To be fair, it’s unlikely that all these naming decisions are driven directly by the President himself. However, a discerning leader must be wary of such public displays of allegiance, especially when they appear tone-deaf to the nation’s current socio-economic mood. In a time of economic hardship, with widespread inflation and youth disenchantment, ceremonies that focus on vanity projects rather than solutions feel like a misreading of national priorities.
Ultimately, legacies are not built through signage, but through service. Great leaders are remembered not because buildings bore their names, but because policies bore fruit in people’s lives.

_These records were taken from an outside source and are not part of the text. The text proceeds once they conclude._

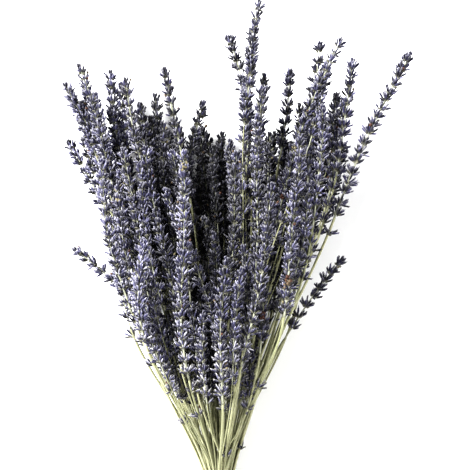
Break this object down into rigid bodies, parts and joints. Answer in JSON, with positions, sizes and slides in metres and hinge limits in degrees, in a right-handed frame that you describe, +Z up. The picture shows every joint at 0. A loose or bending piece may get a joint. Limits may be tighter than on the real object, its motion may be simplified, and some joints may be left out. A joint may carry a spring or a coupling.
{
  "type": "bunch of dried lavender",
  "caption": "Tied bunch of dried lavender lying on its side: spiky flower heads on thin square stems that fan out from a wound rubber band.",
  "frame": {"origin": "centre of the bunch's bounding box, on the surface that the bunch lies on", "axes": "+Y from the cut stems towards the flowers, +Z up from the surface, +X to the right as seen from above with the flowers away from the viewer"},
  "size_m": [0.2738, 0.4524, 0.1112],
  "materials": {
    "flower": "dull, dry and papery",
    "stems": "dull, dry straw green",
    "band": "dull natural rubber"
  },
  "bodies": {
    "root": {"head_01": "flower", "head_02": "flower", "head_03": "flower", "head_04": "flower", "head_05": "flower", "head_06": "flower", "head_07": "flower", "head_08": "flower", "head_09": "flower", "head_10": "flower", "head_11": "flower", "head_12": "flower", "head_13": "flower", "head_14": "flower", "head_15": "flower", "head_16": "flower", "head_17": "flower", "head_18": "flower", "head_19": "flower", "head_20": "flower", "head_21": "flower", "head_22": "flower", "head_23": "flower", "head_24": "flower", "head_25": "flower", "head_26": "flower", "head_27": "flower", "head_28": "flower", "head_29": "flower", "head_30": "flower", "head_31": "flower", "head_32": "flower", "head_33": "flower", "head_34": "flower", "head_35": "flower", "head_36": "flower", "head_37": "flower", "head_38": "flower", "head_39": "flower", "head_40": "flower", "head_41": "flower", "head_42": "flower", "head_43": "flower", "head_44": "flower", "head_45": "flower", "head_46": "flower", "head_47": "flower", "head_48": "flower", "head_49": "flower", "head_50": "flower", "head_51": "flower", "head_52": "flower", "head_53": "flower", "head_54": "flower", "head_55": "flower", "head_56": "flower", "head_57": "flower", "head_58": "flower", "stems": "stems", "band": "band"}
  },
  "joints": []
}
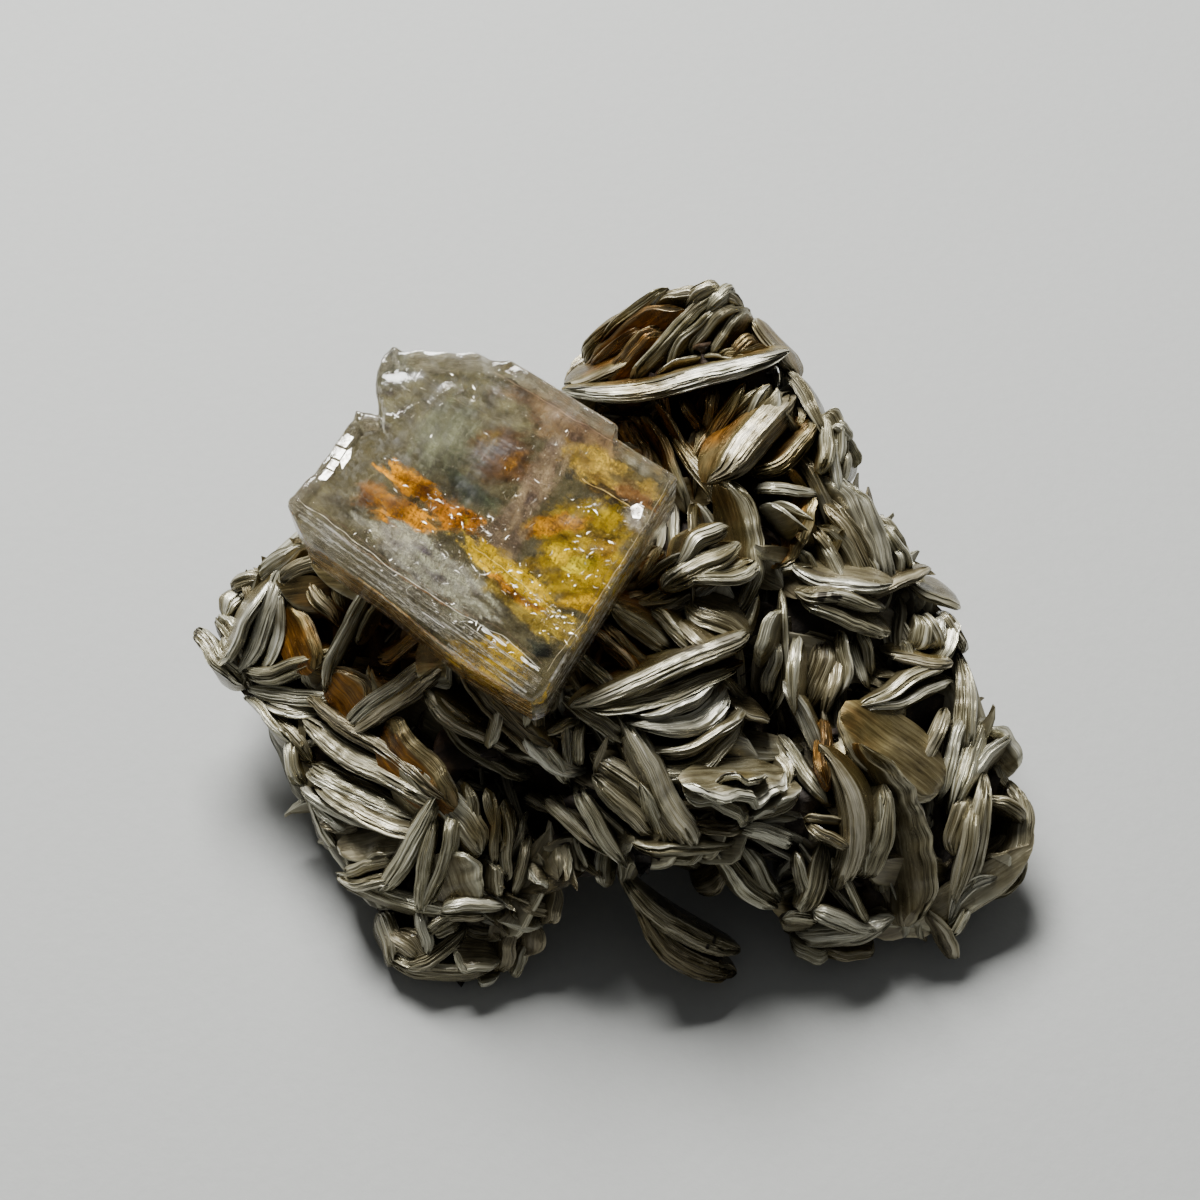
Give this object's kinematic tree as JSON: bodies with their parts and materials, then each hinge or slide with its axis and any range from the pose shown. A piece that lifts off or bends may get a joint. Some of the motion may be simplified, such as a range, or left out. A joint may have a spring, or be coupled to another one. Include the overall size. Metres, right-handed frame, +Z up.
{
  "type": "mineral specimen",
  "caption": "Clear tabular beryl crystal seated on a craggy cluster of stacked silvery-green mica books, standing on a flat base.",
  "frame": {"origin": "centre of the specimen's footprint, on the surface that it rests on", "axes": "+Z up; +X to the right along the specimen's longest side; -Y towards the viewer who faces the crystal's broad face"},
  "size_m": [0.0675, 0.0533, 0.0343],
  "materials": {
    "clear_beryl": "polished",
    "mica_mass": "satin",
    "mica_book": "satin"
  },
  "bodies": {
    "root": {"beryl_crystal": "clear_beryl", "muscovite_core": "mica_mass", "book_crest": "mica_book", "book_horn_left": "mica_book", "book_horn_top": "mica_book", "book_ridge_front": "mica_book", "book_ridge_behind": "mica_book", "book_side_upper": "mica_book", "book_upright": "mica_book", "book_fan": "mica_book", "book_under_fan": "mica_book", "book_lens": "mica_book", "book_crescent": "mica_book", "book_bright_plate": "mica_book", "book_twin_upper": "mica_book", "book_twin_lower": "mica_book", "book_amber_plate": "mica_book", "book_long_curve": "mica_book", "book_right_step": "mica_book", "book_right_fan": "mica_book", "book_right_edge": "mica_book", "book_right_low": "mica_book", "book_front_pillar": "mica_book", "book_dark_pillar": "mica_book", "book_left_long": "mica_book", "book_left_under": "mica_book", "book_left_plate": "mica_book", "book_left_upright": "mica_book", "book_shoulder_fan": "mica_book", "book_shoulder_bar": "mica_book", "book_centre_fan": "mica_book", "book_centre_slant": "mica_book", "book_lower_slant": "mica_book", "book_hanging": "mica_book", "book_foot_long": "mica_book", "book_foot_left": "mica_book", "book_back_crown": "mica_book", "book_back_left": "mica_book", "book_back_middle": "mica_book", "book_back_right": "mica_book", "book_back_low": "mica_book", "book_back_heel": "mica_book", "book_left_back": "mica_book", "book_left_heel": "mica_book", "book_right_back": "mica_book", "book_right_heel": "mica_book", "book_left_side": "mica_book"}
  },
  "joints": []
}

Impact, not iconography, is the true measure of leadership.
If the Tinubu administration succeeds in transforming lives, empowering the next generation, and addressing the nation’s most urgent challenges, history will reward him, without the need for prematurely scripted praise. But if the next two or six years continue to fall short of expectations, no number of buildings or roads named in his honour will salvage a legacy the people themselves cannot feel.
And as many have noted, all it takes is one successor, one stroke of a pen, to erase all these honours from public memory, unless they are first engraved in public hearts.
In the end, what truly endures is not the name on the building, but the lives transformed within and beyond it.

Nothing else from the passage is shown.